### Given problem
Output every line of the data exactly as it appears.

### Information provided
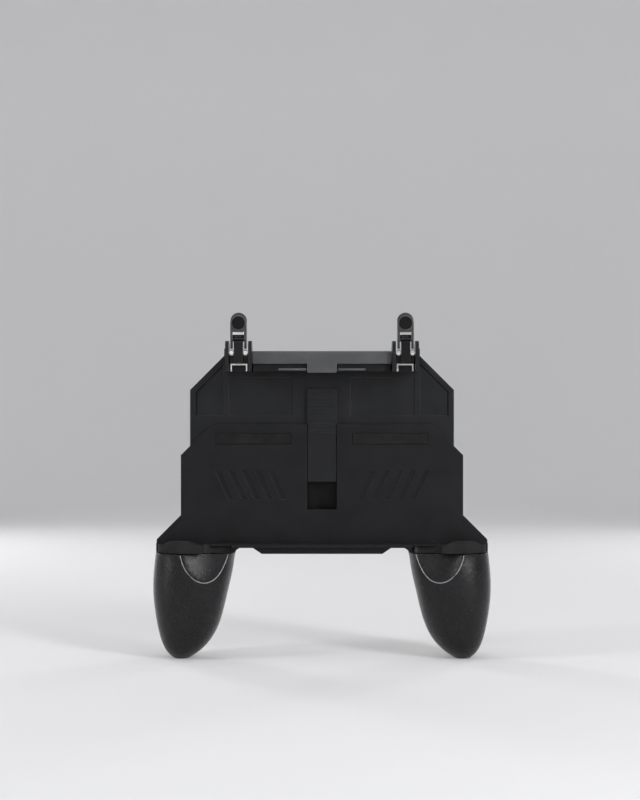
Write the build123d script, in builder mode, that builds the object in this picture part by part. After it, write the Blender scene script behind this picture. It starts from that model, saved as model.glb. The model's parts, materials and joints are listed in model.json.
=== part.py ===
from build123d import *
from math import copysign, cos, pi, sin, sqrt, tan, radians
import os

# Handheld controller that clamps a phone crosswise between a ledge and a sliding jaw.
# Lengths are in millimetres. X is to the right, Y to the back and Z up.
# The origin is on the floor, midway between the grips.

os.makedirs("parts", exist_ok=True)

# The phone that the bay is made for
phone_short = 77.4
phone_thick = 7.7

# Fits
fixed_gap = 0.02
running_gap = 0.06
part_gap = 0.3
overrun = 4.0

# Grips, from the floor up
grip_height = 48.0
grip_width = 37.6
grip_depth = 35.4
grip_axis_x = 57.3
grip_wall = 2.2
grip_parting_y = 2.0
ring_fullness = 0.86
ring_points = 12
# Each row: height, then reach inwards, outwards, forwards and backwards from the grip's axis
grip_row_shares = [
    (0.000, -0.080, 0.264, 0.130, 0.164),
    (0.032, -0.013, 0.318, 0.200, 0.222),
    (0.096, 0.093, 0.380, 0.290, 0.301),
    (0.193, 0.197, 0.431, 0.366, 0.375),
    (0.343, 0.290, 0.476, 0.434, 0.443),
    (0.514, 0.351, 0.508, 0.474, 0.485),
    (0.685, 0.402, 0.519, 0.493, 0.499),
    (0.857, 0.449, 0.505, 0.499, 0.486),
    (1.000, 0.481, 0.481, 0.498, 0.438),
]
solid_row_count = 2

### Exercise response
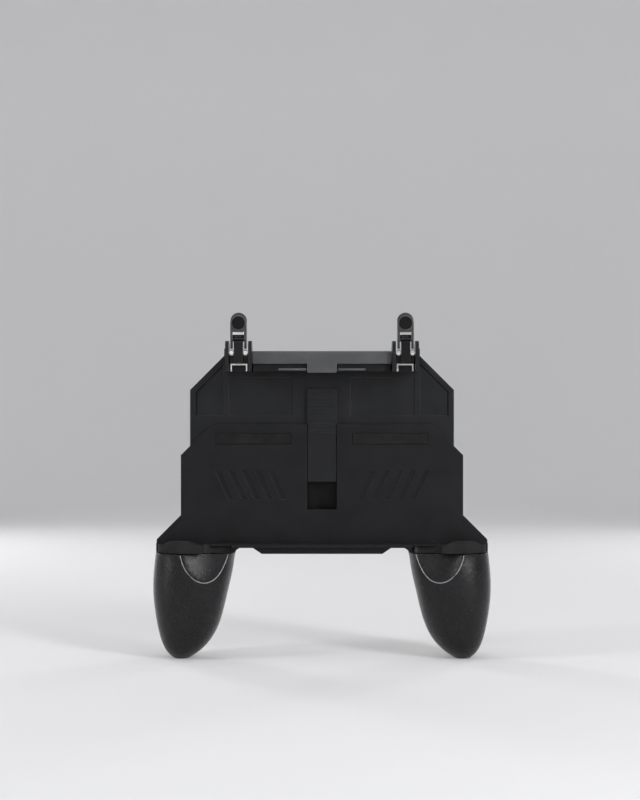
Write the build123d script, in builder mode, that builds the object in this picture part by part. After it, write the Blender scene script behind this picture. It starts from that model, saved as model.glb. The model's parts, materials and joints are listed in model.json.
=== part.py ===
from build123d import *
from math import copysign, cos, pi, sin, sqrt, tan, radians
import os

# Handheld controller that clamps a phone crosswise between a ledge and a sliding jaw.
# Lengths are in millimetres. X is to the right, Y to the back and Z up.
# The origin is on the floor, midway between the grips.

os.makedirs("parts", exist_ok=True)

# The phone that the bay is made for
phone_short = 77.4
phone_thick = 7.7

# Fits
fixed_gap = 0.02
running_gap = 0.06
part_gap = 0.3
overrun = 4.0

# Grips, from the floor up
grip_height = 48.0
grip_width = 37.6
grip_depth = 35.4
grip_axis_x = 57.3
grip_wall = 2.2
grip_parting_y = 2.0
ring_fullness = 0.86
ring_points = 12
# Each row: height, then reach inwards, outwards, forwards and backwards from the grip's axis
grip_row_shares = [
    (0.000, -0.080, 0.264, 0.130, 0.164),
    (0.032, -0.013, 0.318, 0.200, 0.222),
    (0.096, 0.093, 0.380, 0.290, 0.301),
    (0.193, 0.197, 0.431, 0.366, 0.375),
    (0.343, 0.290, 0.476, 0.434, 0.443),
    (0.514, 0.351, 0.508, 0.474, 0.485),
    (0.685, 0.402, 0.519, 0.493, 0.499),
    (0.857, 0.449, 0.505, 0.499, 0.486),
    (1.000, 0.481, 0.481, 0.498, 0.438),
]
solid_row_count = 2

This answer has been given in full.